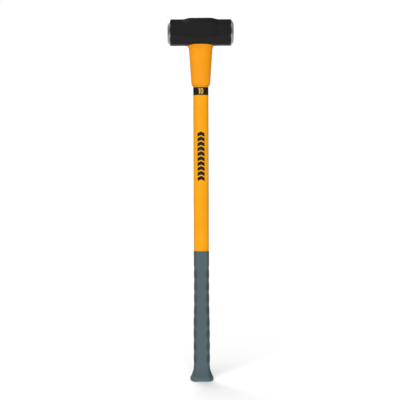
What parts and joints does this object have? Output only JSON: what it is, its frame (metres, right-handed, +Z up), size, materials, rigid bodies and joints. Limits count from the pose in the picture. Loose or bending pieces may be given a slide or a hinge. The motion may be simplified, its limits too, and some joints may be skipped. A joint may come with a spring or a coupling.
{
  "type": "sledgehammer",
  "caption": "Long double-faced sledgehammer: octagonal forged head, tapered guard collar under it, jacketed fibreglass handle and scalloped rubber grip with a flared butt.",
  "frame": {"origin": "centre of the flat end of the butt, on the handle's axis", "axes": "+Z up the handle towards the head, X along the head from one striking face to the other, Y across the head's cheeks"},
  "size_m": [0.167, 0.0684, 0.9144],
  "materials": {
    "black_paint": "satin",
    "cast_resin": "satin",
    "seal_rubber": "matte",
    "glass_fibre": "satin",
    "yellow_jacket": "satin",
    "orange_guard": "satin",
    "black_film": "gloss",
    "slate_rubber": "matte"
  },
  "bodies": {
    "root": {"hammer_head": "black_paint", "eye_resin": "cast_resin", "eye_seal_ring": "seal_rubber", "core_rod": "glass_fibre", "shaft_jacket": "yellow_jacket", "overstrike_guard": "orange_guard", "weight_band": "black_film", "grip_sleeve": "slate_rubber"}
  },
  "joints": []
}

####################

* [GIVEN EXERCISE]
Take the listing above and write it out again exactly.

* [COMPLETE OUTPUT]
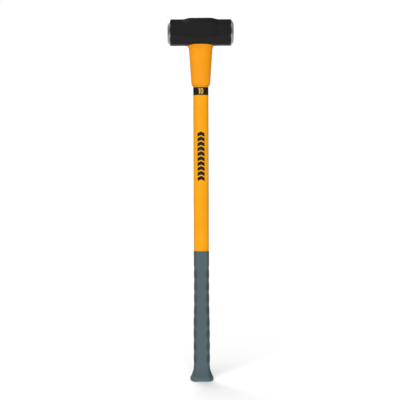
What parts and joints does this object have? Output only JSON: what it is, its frame (metres, right-handed, +Z up), size, materials, rigid bodies and joints. Limits count from the pose in the picture. Loose or bending pieces may be given a slide or a hinge. The motion may be simplified, its limits too, and some joints may be skipped. A joint may come with a spring or a coupling.
{
  "type": "sledgehammer",
  "caption": "Long double-faced sledgehammer: octagonal forged head, tapered guard collar under it, jacketed fibreglass handle and scalloped rubber grip with a flared butt.",
  "frame": {"origin": "centre of the flat end of the butt, on the handle's axis", "axes": "+Z up the handle towards the head, X along the head from one striking face to the other, Y across the head's cheeks"},
  "size_m": [0.167, 0.0684, 0.9144],
  "materials": {
    "black_paint": "satin",
    "cast_resin": "satin",
    "seal_rubber": "matte",
    "glass_fibre": "satin",
    "yellow_jacket": "satin",
    "orange_guard": "satin",
    "black_film": "gloss",
    "slate_rubber": "matte"
  },
  "bodies": {
    "root": {"hammer_head": "black_paint", "eye_resin": "cast_resin", "eye_seal_ring": "seal_rubber", "core_rod": "glass_fibre", "shaft_jacket": "yellow_jacket", "overstrike_guard": "orange_guard", "weight_band": "black_film", "grip_sleeve": "slate_rubber"}
  },
  "joints": []
}